## GIVEN ENTRIES
== == ==
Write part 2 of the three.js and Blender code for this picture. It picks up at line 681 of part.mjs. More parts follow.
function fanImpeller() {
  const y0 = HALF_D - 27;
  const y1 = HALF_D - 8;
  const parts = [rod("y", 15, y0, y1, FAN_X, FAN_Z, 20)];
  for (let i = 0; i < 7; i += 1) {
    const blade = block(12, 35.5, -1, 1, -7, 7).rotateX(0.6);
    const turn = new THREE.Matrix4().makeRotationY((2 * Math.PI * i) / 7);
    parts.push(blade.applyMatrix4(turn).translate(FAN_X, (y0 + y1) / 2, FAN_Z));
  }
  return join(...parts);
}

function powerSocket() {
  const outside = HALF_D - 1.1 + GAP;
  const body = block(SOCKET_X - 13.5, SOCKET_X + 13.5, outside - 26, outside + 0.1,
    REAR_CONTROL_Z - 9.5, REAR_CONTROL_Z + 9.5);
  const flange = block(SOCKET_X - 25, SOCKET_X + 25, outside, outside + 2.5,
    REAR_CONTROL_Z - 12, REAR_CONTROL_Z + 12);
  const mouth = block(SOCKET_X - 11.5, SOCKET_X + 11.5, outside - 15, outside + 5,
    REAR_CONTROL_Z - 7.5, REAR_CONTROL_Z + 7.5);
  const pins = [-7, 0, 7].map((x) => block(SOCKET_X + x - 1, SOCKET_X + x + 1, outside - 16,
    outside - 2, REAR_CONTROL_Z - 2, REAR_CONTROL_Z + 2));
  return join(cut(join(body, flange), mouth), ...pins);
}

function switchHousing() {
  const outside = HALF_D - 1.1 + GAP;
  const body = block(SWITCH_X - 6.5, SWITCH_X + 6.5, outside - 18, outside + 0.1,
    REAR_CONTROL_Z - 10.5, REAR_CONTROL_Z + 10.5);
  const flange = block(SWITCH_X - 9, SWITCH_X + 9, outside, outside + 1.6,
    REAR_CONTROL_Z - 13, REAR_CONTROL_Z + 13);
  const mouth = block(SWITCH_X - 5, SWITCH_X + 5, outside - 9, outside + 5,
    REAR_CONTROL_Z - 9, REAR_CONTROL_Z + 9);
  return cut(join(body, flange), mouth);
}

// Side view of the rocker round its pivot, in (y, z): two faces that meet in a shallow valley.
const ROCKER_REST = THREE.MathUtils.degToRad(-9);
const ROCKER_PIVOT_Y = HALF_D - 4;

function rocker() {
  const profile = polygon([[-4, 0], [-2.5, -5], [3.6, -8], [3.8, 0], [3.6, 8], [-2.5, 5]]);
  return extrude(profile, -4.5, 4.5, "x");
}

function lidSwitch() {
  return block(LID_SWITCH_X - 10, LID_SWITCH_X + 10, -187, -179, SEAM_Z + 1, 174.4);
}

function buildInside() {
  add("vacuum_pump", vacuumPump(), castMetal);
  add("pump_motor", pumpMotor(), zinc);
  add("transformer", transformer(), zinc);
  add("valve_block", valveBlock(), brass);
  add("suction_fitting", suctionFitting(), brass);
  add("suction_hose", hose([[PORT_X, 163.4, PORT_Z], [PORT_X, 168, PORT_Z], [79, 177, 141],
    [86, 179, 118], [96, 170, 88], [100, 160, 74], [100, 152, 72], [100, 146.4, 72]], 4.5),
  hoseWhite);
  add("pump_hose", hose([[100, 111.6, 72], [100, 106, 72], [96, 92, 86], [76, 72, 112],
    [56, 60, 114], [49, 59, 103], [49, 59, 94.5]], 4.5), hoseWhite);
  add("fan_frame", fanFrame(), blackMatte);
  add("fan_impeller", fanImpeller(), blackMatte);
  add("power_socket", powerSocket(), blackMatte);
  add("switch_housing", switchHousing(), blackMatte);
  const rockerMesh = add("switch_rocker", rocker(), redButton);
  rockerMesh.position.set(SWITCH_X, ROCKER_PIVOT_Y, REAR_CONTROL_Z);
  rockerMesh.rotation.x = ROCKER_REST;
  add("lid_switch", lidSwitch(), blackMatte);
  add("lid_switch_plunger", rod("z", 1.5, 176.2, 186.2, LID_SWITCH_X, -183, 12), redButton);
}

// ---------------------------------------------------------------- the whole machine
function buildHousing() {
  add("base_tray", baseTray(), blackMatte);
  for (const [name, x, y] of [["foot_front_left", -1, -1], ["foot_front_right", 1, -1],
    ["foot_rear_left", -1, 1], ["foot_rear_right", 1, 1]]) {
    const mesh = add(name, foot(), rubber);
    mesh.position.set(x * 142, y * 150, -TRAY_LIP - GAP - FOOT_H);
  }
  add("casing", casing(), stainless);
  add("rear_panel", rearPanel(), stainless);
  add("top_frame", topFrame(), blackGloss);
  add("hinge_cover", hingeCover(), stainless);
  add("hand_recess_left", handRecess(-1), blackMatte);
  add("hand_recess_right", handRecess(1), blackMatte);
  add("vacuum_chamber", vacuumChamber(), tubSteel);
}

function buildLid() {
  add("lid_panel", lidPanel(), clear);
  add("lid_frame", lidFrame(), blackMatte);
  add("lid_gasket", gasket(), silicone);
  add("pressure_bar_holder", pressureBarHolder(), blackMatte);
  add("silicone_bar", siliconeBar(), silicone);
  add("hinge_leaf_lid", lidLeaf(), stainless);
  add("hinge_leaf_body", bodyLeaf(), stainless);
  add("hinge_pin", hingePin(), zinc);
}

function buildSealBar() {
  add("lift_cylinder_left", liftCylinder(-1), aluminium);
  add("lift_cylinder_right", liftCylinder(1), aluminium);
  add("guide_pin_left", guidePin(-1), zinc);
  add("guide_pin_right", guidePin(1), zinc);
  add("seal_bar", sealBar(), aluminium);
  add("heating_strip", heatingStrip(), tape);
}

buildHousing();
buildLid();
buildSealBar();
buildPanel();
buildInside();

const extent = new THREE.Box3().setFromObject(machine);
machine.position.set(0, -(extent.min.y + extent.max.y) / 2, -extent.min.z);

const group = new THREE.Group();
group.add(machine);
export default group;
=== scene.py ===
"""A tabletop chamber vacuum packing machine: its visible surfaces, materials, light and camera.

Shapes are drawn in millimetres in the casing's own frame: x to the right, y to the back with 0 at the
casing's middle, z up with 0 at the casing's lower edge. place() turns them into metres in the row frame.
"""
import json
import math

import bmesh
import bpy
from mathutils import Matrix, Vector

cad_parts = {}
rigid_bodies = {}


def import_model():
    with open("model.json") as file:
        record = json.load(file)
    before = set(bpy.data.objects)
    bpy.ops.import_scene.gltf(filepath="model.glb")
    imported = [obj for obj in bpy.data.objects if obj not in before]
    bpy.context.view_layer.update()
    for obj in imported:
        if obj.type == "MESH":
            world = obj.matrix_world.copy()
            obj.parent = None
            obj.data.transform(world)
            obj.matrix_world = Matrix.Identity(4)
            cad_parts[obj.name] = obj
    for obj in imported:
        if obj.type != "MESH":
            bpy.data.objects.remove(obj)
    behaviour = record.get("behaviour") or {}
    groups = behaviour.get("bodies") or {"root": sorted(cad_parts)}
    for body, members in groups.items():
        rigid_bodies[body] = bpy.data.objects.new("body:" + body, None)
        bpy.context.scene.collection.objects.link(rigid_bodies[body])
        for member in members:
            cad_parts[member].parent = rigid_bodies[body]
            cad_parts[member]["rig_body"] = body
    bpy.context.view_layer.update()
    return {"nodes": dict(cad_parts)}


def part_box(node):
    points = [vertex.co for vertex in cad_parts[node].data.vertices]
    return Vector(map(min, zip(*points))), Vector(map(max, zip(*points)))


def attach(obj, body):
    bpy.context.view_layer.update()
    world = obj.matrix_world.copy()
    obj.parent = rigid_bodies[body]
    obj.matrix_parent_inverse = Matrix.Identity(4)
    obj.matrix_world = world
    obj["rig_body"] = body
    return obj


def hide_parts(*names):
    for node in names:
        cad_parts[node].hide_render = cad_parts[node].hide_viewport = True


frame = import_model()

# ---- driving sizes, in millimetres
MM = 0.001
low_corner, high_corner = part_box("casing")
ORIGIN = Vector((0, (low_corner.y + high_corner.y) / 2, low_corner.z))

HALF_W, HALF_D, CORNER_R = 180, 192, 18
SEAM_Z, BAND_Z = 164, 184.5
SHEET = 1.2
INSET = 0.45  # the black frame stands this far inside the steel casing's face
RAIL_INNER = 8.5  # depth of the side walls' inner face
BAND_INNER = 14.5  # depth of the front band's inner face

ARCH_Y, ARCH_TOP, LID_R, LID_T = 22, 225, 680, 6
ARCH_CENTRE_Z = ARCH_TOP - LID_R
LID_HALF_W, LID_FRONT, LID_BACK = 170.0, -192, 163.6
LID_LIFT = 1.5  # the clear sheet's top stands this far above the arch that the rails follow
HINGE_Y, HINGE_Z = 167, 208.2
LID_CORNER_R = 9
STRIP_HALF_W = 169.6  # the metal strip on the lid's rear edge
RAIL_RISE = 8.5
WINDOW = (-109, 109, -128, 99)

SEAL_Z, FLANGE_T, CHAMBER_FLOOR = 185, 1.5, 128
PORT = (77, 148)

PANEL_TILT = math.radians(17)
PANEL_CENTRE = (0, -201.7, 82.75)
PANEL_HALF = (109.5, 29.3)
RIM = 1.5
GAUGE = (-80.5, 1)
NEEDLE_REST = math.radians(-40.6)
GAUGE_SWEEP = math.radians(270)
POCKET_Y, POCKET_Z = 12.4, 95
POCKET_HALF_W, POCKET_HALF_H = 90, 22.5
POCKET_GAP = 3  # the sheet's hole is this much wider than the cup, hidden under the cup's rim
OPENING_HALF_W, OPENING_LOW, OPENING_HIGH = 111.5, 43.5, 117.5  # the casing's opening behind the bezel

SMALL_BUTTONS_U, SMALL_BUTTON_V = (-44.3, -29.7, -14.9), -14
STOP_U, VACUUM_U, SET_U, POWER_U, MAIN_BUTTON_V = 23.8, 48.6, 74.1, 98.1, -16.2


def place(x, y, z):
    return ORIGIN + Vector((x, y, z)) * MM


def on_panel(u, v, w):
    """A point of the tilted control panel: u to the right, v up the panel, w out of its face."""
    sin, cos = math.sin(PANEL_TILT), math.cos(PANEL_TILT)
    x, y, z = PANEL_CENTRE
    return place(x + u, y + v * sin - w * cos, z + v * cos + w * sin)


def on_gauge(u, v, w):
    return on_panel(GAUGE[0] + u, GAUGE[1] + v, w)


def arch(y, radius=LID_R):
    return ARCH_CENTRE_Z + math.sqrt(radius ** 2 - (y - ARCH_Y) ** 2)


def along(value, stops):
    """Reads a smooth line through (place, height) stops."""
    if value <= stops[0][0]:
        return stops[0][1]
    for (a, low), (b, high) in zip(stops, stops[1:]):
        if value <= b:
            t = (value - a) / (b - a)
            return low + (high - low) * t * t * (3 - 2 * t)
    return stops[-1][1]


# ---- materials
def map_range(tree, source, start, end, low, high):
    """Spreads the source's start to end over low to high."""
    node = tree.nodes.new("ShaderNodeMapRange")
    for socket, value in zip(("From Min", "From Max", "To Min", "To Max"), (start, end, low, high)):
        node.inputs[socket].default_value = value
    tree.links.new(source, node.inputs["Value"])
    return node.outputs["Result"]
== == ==
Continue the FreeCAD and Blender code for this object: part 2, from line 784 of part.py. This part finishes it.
== == ==
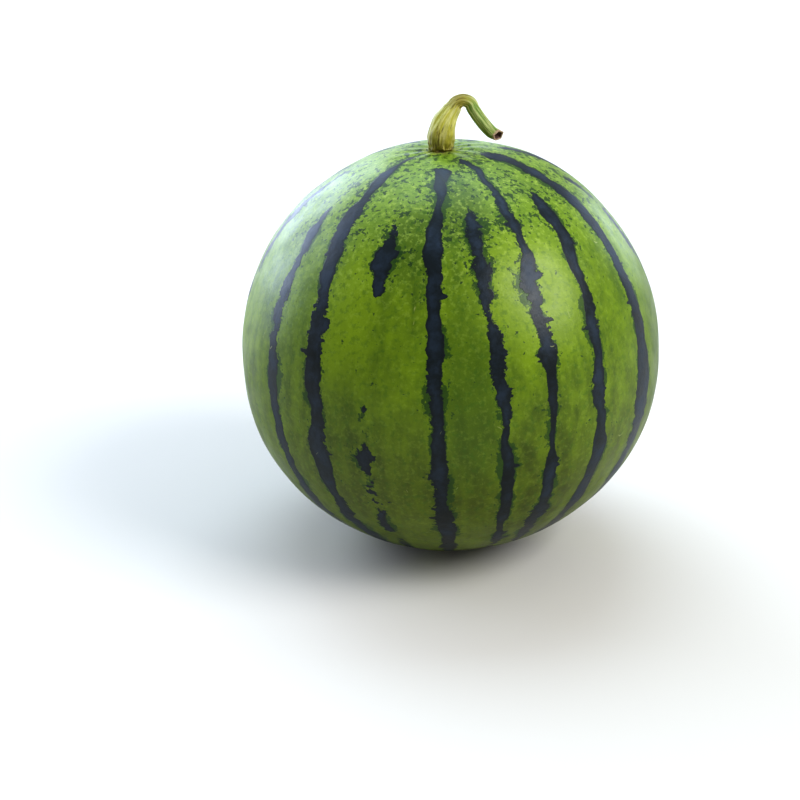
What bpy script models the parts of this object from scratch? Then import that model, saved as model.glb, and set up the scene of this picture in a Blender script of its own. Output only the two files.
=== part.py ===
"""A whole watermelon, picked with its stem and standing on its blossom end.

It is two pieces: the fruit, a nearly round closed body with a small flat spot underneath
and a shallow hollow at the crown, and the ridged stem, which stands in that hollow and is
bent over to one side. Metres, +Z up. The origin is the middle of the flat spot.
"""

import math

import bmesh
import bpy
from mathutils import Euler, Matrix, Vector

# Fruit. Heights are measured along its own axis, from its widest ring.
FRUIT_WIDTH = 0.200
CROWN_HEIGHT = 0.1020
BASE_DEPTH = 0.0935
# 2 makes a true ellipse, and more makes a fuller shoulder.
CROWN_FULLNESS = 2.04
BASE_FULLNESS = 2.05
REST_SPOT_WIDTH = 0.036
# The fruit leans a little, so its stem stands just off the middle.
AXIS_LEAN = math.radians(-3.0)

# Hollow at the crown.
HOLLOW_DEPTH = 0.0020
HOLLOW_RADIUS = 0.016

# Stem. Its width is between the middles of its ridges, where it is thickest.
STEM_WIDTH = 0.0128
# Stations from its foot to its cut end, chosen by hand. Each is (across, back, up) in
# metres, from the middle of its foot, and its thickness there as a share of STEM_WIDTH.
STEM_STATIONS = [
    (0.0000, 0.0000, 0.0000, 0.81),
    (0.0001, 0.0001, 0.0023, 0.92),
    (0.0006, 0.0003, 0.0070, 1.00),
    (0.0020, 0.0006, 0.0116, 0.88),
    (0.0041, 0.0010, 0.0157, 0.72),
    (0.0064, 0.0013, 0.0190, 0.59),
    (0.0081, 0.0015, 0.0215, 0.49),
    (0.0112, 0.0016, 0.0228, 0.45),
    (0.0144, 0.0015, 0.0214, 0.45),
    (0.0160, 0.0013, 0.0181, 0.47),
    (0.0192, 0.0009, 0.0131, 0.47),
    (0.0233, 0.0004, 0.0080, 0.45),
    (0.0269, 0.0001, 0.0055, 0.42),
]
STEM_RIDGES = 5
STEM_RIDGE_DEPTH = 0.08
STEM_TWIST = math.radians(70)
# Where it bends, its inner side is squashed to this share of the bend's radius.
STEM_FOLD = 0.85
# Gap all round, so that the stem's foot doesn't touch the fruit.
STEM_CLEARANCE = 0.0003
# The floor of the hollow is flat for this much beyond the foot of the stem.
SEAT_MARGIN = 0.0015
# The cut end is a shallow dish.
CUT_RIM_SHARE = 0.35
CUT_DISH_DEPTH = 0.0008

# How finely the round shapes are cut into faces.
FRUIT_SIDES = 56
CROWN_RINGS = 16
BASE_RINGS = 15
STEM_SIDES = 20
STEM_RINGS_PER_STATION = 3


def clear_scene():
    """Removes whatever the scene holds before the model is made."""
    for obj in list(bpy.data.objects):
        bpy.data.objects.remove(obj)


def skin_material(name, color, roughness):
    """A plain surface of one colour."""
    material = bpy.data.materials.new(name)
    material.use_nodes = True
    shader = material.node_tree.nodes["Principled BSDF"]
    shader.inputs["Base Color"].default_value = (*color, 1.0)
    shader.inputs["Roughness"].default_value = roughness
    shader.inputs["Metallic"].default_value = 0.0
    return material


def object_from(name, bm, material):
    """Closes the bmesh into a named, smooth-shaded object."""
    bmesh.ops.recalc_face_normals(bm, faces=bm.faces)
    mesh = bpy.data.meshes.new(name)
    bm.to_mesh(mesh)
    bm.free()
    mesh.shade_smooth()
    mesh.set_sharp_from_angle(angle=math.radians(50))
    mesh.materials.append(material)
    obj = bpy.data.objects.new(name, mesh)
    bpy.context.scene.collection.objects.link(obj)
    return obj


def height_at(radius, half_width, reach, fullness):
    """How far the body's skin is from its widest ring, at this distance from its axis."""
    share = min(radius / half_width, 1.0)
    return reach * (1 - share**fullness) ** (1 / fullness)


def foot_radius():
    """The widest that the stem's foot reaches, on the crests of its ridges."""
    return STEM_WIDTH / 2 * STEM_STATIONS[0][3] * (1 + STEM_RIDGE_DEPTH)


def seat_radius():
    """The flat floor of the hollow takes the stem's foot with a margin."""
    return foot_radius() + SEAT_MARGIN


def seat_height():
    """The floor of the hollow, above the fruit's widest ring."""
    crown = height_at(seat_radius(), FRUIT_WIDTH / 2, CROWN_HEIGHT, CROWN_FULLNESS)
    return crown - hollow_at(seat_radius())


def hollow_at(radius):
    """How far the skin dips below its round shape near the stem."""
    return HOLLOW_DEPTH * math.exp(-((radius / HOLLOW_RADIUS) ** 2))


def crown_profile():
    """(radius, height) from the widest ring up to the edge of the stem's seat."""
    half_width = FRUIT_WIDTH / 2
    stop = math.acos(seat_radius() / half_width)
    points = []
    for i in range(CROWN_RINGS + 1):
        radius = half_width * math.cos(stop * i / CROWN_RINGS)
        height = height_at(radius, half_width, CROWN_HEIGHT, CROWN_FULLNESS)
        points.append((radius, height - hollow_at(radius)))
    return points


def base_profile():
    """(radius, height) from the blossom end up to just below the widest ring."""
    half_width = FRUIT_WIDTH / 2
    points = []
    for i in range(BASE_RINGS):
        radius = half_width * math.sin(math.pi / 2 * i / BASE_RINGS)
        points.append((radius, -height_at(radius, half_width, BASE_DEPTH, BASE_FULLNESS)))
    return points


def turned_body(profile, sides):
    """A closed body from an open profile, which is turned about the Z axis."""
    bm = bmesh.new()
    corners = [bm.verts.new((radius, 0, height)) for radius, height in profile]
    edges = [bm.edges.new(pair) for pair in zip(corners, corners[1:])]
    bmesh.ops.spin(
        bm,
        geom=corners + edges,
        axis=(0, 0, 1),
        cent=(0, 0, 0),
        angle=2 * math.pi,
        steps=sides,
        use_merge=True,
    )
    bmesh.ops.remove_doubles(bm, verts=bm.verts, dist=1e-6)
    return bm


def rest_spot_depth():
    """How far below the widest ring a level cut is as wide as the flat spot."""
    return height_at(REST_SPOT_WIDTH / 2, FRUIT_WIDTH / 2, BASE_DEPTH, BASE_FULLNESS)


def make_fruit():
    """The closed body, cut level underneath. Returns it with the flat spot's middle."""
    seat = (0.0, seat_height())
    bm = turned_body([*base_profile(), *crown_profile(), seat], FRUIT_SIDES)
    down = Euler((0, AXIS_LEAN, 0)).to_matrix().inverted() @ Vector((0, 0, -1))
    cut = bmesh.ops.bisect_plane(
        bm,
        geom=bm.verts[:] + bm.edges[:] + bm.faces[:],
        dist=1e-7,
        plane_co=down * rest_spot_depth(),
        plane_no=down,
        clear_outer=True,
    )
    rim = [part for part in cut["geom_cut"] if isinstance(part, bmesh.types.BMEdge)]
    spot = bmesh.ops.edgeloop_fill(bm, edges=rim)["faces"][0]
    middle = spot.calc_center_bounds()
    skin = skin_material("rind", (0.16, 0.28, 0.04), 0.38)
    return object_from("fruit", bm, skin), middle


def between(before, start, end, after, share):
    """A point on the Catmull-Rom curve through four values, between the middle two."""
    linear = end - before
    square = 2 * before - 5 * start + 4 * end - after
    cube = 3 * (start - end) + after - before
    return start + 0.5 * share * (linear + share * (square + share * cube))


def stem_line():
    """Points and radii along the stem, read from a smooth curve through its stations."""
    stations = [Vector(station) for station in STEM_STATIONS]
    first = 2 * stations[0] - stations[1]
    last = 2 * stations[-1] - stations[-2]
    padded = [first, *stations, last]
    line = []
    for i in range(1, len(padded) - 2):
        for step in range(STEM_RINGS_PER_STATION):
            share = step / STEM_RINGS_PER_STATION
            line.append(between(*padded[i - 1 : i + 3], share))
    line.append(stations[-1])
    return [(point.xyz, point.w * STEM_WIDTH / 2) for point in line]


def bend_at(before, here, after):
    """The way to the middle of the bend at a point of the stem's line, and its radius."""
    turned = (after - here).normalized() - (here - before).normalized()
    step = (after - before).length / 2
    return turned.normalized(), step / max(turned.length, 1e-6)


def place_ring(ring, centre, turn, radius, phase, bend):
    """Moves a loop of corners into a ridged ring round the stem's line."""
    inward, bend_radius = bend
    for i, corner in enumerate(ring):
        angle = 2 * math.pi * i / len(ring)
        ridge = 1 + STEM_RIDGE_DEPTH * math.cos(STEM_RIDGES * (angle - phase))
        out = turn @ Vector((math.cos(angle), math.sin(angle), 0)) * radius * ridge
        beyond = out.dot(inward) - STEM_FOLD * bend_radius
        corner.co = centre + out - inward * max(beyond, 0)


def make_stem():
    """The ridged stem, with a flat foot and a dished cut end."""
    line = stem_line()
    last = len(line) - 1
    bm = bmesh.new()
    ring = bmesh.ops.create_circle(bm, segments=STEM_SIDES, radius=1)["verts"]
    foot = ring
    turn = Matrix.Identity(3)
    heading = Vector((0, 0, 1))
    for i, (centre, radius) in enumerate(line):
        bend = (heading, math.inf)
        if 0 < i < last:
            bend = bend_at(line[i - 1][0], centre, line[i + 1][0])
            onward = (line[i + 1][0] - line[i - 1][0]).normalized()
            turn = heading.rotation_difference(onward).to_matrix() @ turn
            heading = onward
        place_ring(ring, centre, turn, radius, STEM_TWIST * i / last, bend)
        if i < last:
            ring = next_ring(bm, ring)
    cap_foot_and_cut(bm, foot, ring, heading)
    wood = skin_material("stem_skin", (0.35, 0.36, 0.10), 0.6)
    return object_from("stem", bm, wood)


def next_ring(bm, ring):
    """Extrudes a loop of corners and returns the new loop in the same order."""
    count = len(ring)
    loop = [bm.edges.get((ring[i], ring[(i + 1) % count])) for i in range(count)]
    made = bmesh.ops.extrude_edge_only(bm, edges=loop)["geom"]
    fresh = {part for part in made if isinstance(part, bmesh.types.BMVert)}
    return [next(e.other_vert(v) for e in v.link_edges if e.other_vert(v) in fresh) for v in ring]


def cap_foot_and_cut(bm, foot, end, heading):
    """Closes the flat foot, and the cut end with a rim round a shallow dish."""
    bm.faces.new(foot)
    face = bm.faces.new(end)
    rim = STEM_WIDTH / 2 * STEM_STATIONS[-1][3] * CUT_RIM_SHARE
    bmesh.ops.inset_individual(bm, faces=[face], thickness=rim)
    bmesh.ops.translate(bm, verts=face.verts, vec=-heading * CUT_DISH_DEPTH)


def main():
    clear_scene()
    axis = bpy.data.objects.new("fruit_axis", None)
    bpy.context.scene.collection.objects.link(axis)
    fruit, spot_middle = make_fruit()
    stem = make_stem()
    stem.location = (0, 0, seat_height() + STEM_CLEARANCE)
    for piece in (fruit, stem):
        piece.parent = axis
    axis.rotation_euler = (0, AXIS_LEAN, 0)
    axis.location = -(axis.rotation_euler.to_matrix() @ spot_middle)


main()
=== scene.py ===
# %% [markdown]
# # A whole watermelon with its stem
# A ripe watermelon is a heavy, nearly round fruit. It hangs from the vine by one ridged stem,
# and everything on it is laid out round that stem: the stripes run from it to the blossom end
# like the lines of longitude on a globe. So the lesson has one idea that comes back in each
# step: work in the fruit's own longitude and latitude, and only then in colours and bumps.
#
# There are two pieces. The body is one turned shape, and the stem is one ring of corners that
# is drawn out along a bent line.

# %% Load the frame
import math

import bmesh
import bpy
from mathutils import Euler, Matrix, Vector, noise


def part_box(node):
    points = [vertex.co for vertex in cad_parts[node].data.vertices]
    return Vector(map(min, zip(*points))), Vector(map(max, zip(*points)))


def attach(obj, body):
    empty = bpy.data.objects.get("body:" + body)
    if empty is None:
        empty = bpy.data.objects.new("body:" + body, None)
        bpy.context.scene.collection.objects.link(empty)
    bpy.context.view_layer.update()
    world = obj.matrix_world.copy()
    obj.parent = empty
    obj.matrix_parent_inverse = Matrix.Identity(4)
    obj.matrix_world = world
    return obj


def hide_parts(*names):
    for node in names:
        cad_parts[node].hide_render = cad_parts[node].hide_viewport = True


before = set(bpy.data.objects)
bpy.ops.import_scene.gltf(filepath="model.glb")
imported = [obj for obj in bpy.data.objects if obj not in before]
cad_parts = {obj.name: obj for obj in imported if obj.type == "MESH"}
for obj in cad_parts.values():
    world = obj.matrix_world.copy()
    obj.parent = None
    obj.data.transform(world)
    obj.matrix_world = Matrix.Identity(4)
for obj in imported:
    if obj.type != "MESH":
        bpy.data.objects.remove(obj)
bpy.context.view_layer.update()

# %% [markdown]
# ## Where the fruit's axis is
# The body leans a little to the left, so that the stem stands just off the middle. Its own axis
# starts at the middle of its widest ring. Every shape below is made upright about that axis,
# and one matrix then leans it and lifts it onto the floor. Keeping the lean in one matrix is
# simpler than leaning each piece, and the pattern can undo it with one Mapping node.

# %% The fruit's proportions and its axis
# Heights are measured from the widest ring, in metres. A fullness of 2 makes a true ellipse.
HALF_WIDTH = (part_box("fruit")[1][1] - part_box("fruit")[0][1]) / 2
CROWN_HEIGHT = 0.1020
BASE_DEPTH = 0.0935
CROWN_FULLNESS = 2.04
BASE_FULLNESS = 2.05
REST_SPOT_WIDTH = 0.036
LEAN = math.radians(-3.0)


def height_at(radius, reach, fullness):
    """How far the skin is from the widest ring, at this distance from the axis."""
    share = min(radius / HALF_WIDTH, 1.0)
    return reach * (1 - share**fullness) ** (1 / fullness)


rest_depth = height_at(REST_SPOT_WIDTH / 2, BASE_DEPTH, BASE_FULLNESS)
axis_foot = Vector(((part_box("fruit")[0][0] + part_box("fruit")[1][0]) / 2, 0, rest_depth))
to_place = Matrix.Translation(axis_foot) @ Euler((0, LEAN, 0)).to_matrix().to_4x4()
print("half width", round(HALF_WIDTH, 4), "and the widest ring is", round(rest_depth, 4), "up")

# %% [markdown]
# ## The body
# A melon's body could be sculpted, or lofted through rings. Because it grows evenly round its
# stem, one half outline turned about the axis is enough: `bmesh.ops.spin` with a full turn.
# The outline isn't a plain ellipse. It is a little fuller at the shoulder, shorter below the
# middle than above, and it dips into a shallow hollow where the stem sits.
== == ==
Going through the records above, state how many lines carry "imported", with no other text.

## OUTPUT BELOW
6